<<<<

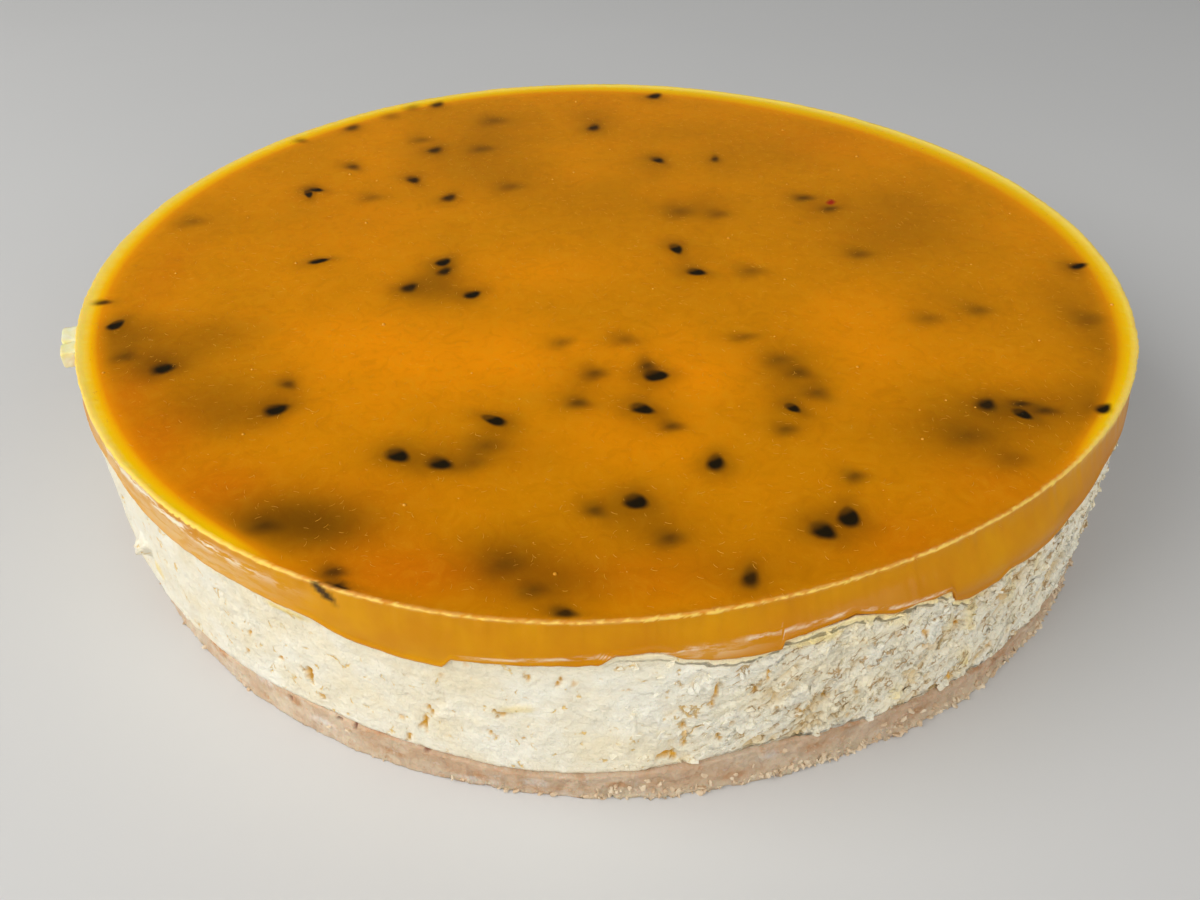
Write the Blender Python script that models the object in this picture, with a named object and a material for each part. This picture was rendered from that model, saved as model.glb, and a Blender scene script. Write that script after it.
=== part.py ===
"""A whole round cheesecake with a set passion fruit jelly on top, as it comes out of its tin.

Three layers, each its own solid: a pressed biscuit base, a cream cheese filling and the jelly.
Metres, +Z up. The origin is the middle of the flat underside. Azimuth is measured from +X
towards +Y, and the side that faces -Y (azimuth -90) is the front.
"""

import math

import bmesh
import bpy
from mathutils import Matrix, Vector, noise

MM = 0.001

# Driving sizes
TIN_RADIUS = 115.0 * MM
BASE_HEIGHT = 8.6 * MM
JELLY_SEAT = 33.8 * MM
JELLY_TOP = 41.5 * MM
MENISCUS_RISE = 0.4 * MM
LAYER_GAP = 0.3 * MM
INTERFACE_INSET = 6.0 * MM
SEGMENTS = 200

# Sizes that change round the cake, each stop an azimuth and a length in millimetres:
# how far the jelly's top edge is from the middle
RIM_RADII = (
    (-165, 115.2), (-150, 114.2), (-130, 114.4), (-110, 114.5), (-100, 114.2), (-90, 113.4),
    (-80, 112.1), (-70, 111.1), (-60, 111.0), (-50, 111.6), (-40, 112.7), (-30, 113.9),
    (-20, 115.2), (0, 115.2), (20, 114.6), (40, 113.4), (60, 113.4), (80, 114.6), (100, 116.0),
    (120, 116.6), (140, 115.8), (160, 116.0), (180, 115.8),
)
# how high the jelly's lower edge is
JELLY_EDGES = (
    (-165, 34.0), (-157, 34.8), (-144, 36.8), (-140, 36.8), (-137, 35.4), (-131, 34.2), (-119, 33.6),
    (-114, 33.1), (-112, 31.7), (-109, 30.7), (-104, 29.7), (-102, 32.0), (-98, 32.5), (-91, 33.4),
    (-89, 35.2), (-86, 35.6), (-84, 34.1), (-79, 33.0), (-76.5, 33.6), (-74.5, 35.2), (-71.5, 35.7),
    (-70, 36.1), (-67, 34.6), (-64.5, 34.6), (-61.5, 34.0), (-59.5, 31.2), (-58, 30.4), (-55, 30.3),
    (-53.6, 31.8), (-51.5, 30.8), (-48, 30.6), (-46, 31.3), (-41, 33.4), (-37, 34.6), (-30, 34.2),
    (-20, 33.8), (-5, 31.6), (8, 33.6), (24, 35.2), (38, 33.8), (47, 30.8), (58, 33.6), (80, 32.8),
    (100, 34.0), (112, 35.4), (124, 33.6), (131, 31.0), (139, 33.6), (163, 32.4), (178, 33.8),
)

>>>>

Task: Identify every line holding the word "with" and copy it out.

Answer to this problem:
Write the Blender Python script that models the object in this picture, with a named object and a material for each part. This picture was rendered from that model, saved as model.glb, and a Blender scene script. Write that script after it.
"""A whole round cheesecake with a set passion fruit jelly on top, as it comes out of its tin.